-- PROVIDED MATERIAL --
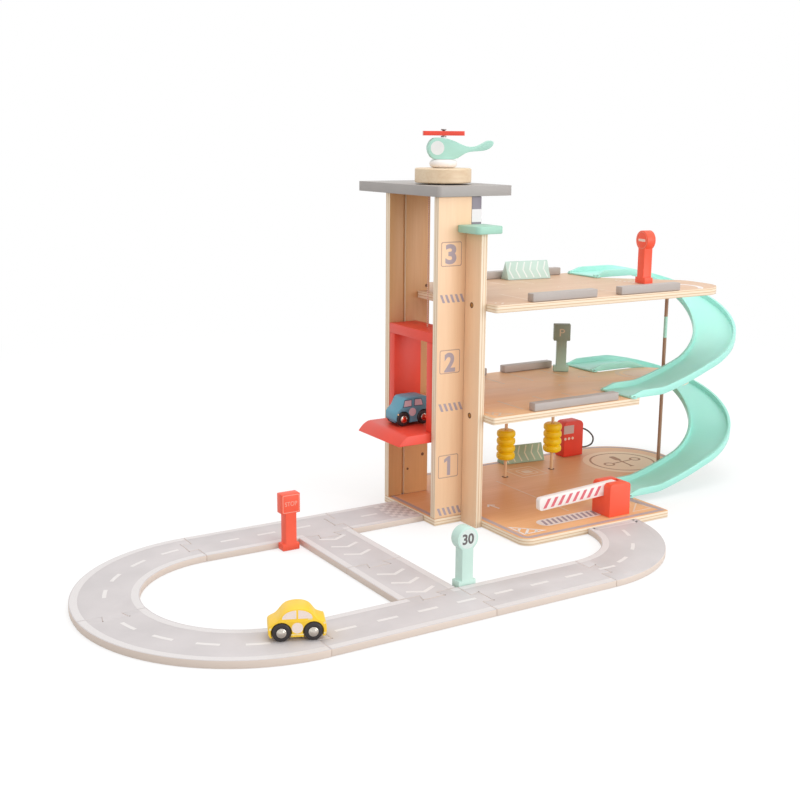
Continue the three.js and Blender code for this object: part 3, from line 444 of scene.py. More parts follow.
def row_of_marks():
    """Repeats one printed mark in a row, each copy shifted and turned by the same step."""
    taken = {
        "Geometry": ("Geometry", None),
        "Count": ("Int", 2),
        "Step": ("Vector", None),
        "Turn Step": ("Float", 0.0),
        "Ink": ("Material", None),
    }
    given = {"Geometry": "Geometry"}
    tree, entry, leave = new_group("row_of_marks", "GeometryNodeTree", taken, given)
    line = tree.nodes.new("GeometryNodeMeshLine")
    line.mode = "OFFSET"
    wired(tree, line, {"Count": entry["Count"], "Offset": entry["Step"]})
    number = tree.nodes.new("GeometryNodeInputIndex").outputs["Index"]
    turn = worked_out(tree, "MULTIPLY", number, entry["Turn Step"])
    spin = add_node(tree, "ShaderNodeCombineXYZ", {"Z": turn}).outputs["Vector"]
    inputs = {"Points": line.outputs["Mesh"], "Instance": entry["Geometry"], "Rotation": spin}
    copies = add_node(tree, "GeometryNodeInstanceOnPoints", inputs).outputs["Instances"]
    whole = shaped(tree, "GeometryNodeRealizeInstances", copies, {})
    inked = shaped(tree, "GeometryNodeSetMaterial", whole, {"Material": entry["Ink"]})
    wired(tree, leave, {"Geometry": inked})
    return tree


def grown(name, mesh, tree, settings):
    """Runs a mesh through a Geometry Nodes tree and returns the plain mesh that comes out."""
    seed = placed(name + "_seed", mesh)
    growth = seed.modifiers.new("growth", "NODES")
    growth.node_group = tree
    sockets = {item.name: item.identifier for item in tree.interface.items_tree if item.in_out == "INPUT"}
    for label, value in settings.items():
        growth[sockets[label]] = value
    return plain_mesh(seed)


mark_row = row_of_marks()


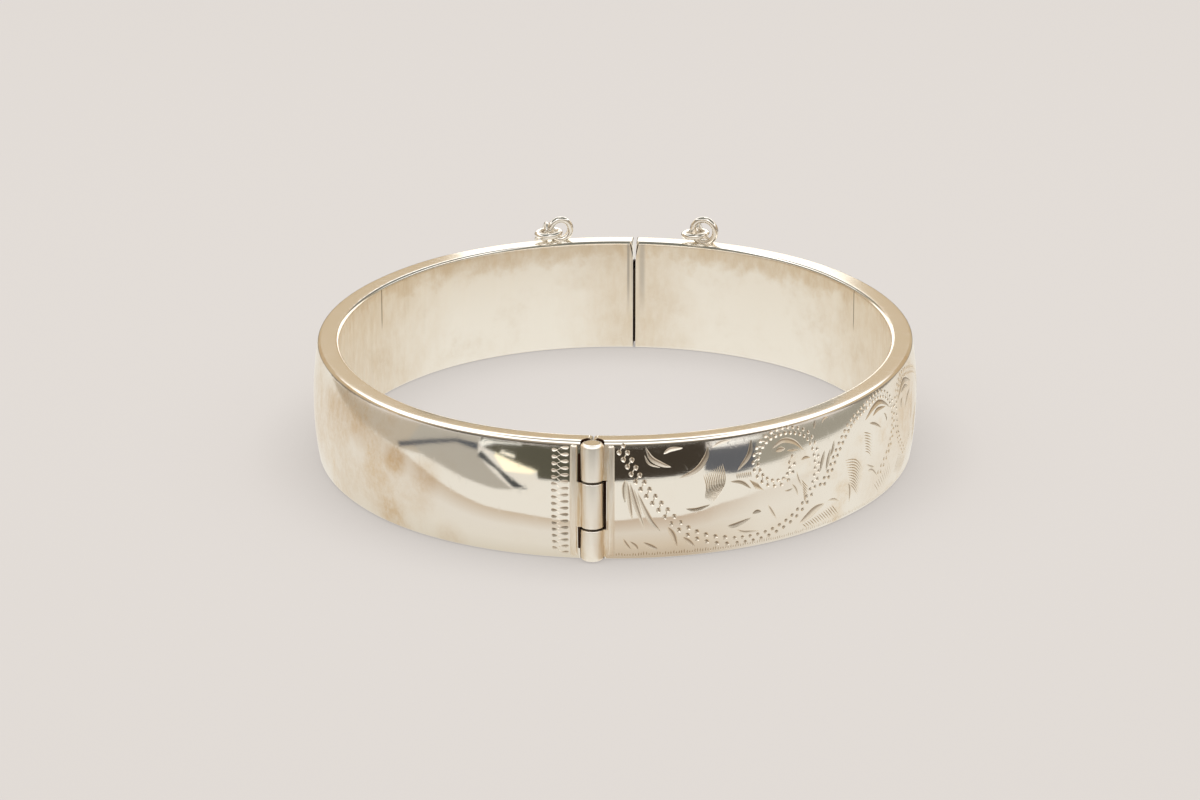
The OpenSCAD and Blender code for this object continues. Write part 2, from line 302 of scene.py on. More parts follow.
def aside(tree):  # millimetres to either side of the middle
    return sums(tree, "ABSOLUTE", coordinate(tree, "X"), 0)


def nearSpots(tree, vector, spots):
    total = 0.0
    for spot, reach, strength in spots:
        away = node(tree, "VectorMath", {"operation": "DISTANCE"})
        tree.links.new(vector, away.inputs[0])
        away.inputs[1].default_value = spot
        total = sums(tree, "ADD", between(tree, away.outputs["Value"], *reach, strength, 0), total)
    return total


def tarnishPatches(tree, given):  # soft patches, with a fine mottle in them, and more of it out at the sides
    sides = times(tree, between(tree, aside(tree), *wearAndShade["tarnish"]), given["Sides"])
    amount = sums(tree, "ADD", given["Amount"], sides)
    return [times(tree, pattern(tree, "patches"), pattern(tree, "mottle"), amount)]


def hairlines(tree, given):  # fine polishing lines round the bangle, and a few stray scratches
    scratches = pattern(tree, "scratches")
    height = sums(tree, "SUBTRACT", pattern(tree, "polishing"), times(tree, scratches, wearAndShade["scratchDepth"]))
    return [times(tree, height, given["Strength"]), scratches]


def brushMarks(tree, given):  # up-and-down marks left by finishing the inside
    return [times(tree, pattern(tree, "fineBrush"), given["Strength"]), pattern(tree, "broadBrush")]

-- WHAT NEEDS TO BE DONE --
Here, the records must be output exactly and in full.

-- WORKED ANSWER --
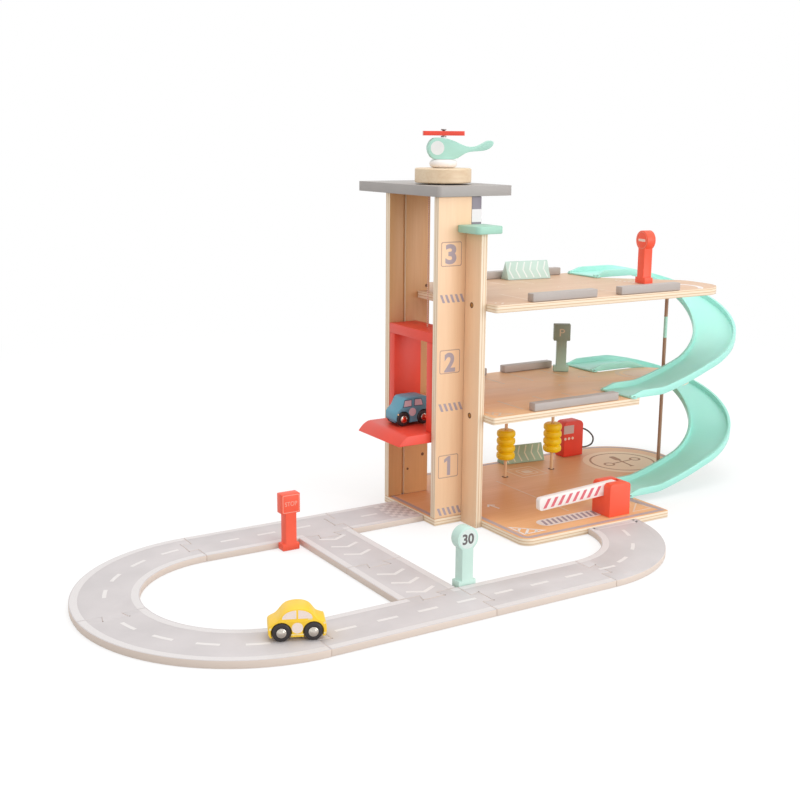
Continue the three.js and Blender code for this object: part 3, from line 444 of scene.py. More parts follow.
def row_of_marks():
    """Repeats one printed mark in a row, each copy shifted and turned by the same step."""
    taken = {
        "Geometry": ("Geometry", None),
        "Count": ("Int", 2),
        "Step": ("Vector", None),
        "Turn Step": ("Float", 0.0),
        "Ink": ("Material", None),
    }
    given = {"Geometry": "Geometry"}
    tree, entry, leave = new_group("row_of_marks", "GeometryNodeTree", taken, given)
    line = tree.nodes.new("GeometryNodeMeshLine")
    line.mode = "OFFSET"
    wired(tree, line, {"Count": entry["Count"], "Offset": entry["Step"]})
    number = tree.nodes.new("GeometryNodeInputIndex").outputs["Index"]
    turn = worked_out(tree, "MULTIPLY", number, entry["Turn Step"])
    spin = add_node(tree, "ShaderNodeCombineXYZ", {"Z": turn}).outputs["Vector"]
    inputs = {"Points": line.outputs["Mesh"], "Instance": entry["Geometry"], "Rotation": spin}
    copies = add_node(tree, "GeometryNodeInstanceOnPoints", inputs).outputs["Instances"]
    whole = shaped(tree, "GeometryNodeRealizeInstances", copies, {})
    inked = shaped(tree, "GeometryNodeSetMaterial", whole, {"Material": entry["Ink"]})
    wired(tree, leave, {"Geometry": inked})
    return tree


def grown(name, mesh, tree, settings):
    """Runs a mesh through a Geometry Nodes tree and returns the plain mesh that comes out."""
    seed = placed(name + "_seed", mesh)
    growth = seed.modifiers.new("growth", "NODES")
    growth.node_group = tree
    sockets = {item.name: item.identifier for item in tree.interface.items_tree if item.in_out == "INPUT"}
    for label, value in settings.items():
        growth[sockets[label]] = value
    return plain_mesh(seed)


mark_row = row_of_marks()


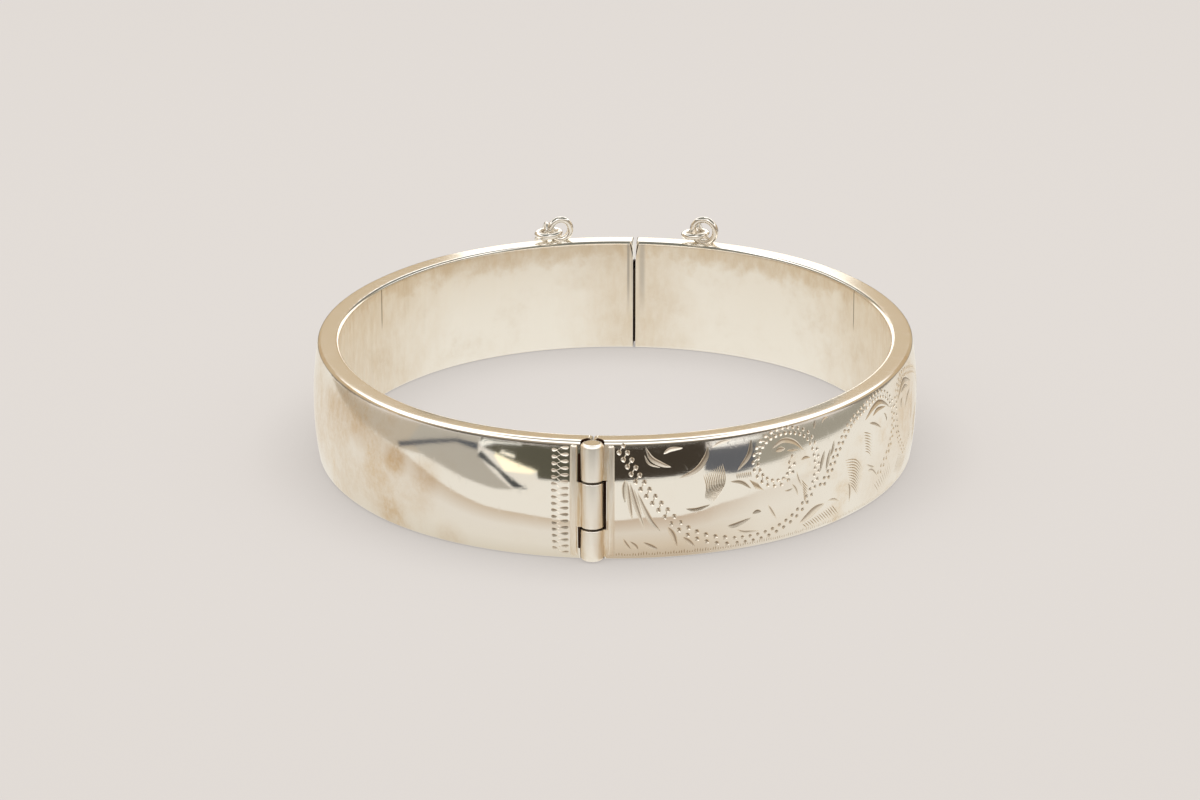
The OpenSCAD and Blender code for this object continues. Write part 2, from line 302 of scene.py on. More parts follow.
def aside(tree):  # millimetres to either side of the middle
    return sums(tree, "ABSOLUTE", coordinate(tree, "X"), 0)


def nearSpots(tree, vector, spots):
    total = 0.0
    for spot, reach, strength in spots:
        away = node(tree, "VectorMath", {"operation": "DISTANCE"})
        tree.links.new(vector, away.inputs[0])
        away.inputs[1].default_value = spot
        total = sums(tree, "ADD", between(tree, away.outputs["Value"], *reach, strength, 0), total)
    return total


def tarnishPatches(tree, given):  # soft patches, with a fine mottle in them, and more of it out at the sides
    sides = times(tree, between(tree, aside(tree), *wearAndShade["tarnish"]), given["Sides"])
    amount = sums(tree, "ADD", given["Amount"], sides)
    return [times(tree, pattern(tree, "patches"), pattern(tree, "mottle"), amount)]


def hairlines(tree, given):  # fine polishing lines round the bangle, and a few stray scratches
    scratches = pattern(tree, "scratches")
    height = sums(tree, "SUBTRACT", pattern(tree, "polishing"), times(tree, scratches, wearAndShade["scratchDepth"]))
    return [times(tree, height, given["Strength"]), scratches]


def brushMarks(tree, given):  # up-and-down marks left by finishing the inside
    return [times(tree, pattern(tree, "fineBrush"), given["Strength"]), pattern(tree, "broadBrush")]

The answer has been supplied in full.